Assume that $p\mid c$. If $p\mid a$ then $p\mid (a+b)-a = b$ which implies that $p$ is a common factor for $a, b, c$. Thus $p$ and $a$ are coprime. The same argument shows that $p$ and $b$ are coprime. Then $p$ and $ab$ are coprime. This contradicts the hypothesis $p \mid c$. Thus $p$ is coprime with $c$.
Now let denote by $\nu(x)$ the $p$-adic order of an integer $x$. From the first equality we get, thanks to $\gcd(p, c) = 1$, $$\nu(a+b) = \nu(ab).$$ This can be rewritten as $$\nu(a+b) = \nu(a) + \nu(b).$$ Thus $\nu(a) \leq \nu(a+b)$ i.e. $p^{\nu(a)} \mid (a+b) - a = b$, thus $\nu(a) \leq \nu(b)$. The same argument shows that $\nu(b) \leq \nu(a)$, hence $$\nu(a) = \nu(b).$$ Thus $$\nu(a+b) \in 2\mathbb{N}.$$
As this holds for any of its prime factors, $a+b$ is a square.
$1/a + 1/b = 1/c$
$\Rightarrow c(a+b)= ab$
we know that $ (a+b)^2 = a^2 + b^2 + 2ab$
$\Rightarrow a^2 + b^2 = 0 (mod (a+b)) $ ..(1)
also $ a^2 - b^2 =o(mod (a+b)) $ ..(2)
from (1), (2), $ 2a^2 = 0 (mod(a+b))\Rightarrow a^2 = 0 (mod(a+b)) $(since a+b is odd)
also $ a < a+b, a^2 = 0 (mod(a+b)) \Rightarrow a^2= a+b$
hence $a +b$ is a square and $b = a(a-1)$
the question is actually $1/a + 1/a(a-1) = 1/(a-1)$
From the hypothesis we have $$ (*)\quad (a-c)(b-c)=c^2. $$ Let $d=gcd(a-c,b-c)$. Then $d^2|c^2$ and so $d|c$. Since $d|(a-c), d|(b-c)$, we have $d|a, d|b, d|c$. Since $gcd(a,b,c)=1$, we get $d=1$. It follows from (*) that both $a-c$ and $b-c$ are perfect square numbers. Let $p^2=a-c, q^2=b-c$ with $p,q\in\mathbb{N}$. Then $c=pq$ and so $$ a+b=(a-c)+(b-c)+2c=p^2+q^2+2pq=(p+q)^2. $$
We have, $ab=(a+b)c$. Then $$a+b=(a/m)(b/n)=a^\prime b^\prime$$ where $a=ma^\prime ,b=nb^\prime$ and $c=mn$.

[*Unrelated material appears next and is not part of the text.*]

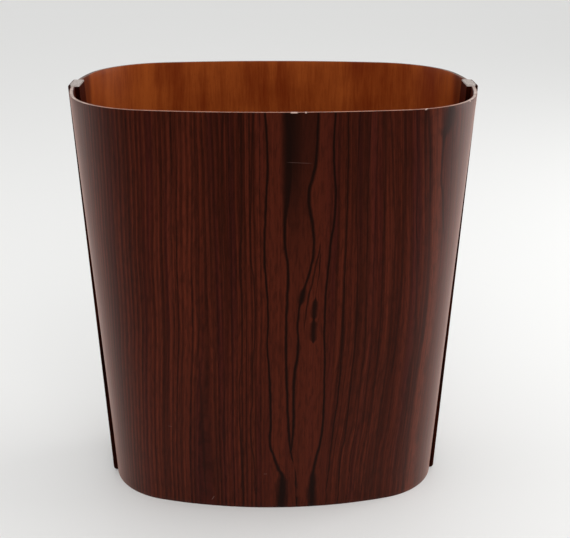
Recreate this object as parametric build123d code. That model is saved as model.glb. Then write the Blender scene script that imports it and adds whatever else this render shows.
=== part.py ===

Now, let a prime $p\mid a^\prime$. Then, $p\mid a$ and hence $p\mid b$. If $p\mid n$, then $p\mid c$ but this is a contradiction. Hence $p\mid b^\prime$. Similarly, if a prime $p\mid b^\prime$ then $p\mid a^\prime$.
Hence, $a^\prime$ and $b^\prime$ has same prime factors. Now suppose for some prime $p$, let $r,s$ (with $r<s$) be the highest exponents such that $p^r\mid a^\prime$ and $p^s\mid b^\prime$. Then $p^s\mid a^\prime b^\prime, p^s\mid b$. Now if $p^s \mid a$ then $p\mid m$, but then $p\mid c$ but this contradicts $\gcd (a,b,c)=1$. Hence prime factorizations of $a^\prime$ and $b^\prime$ are same and hence $a+b$ is square.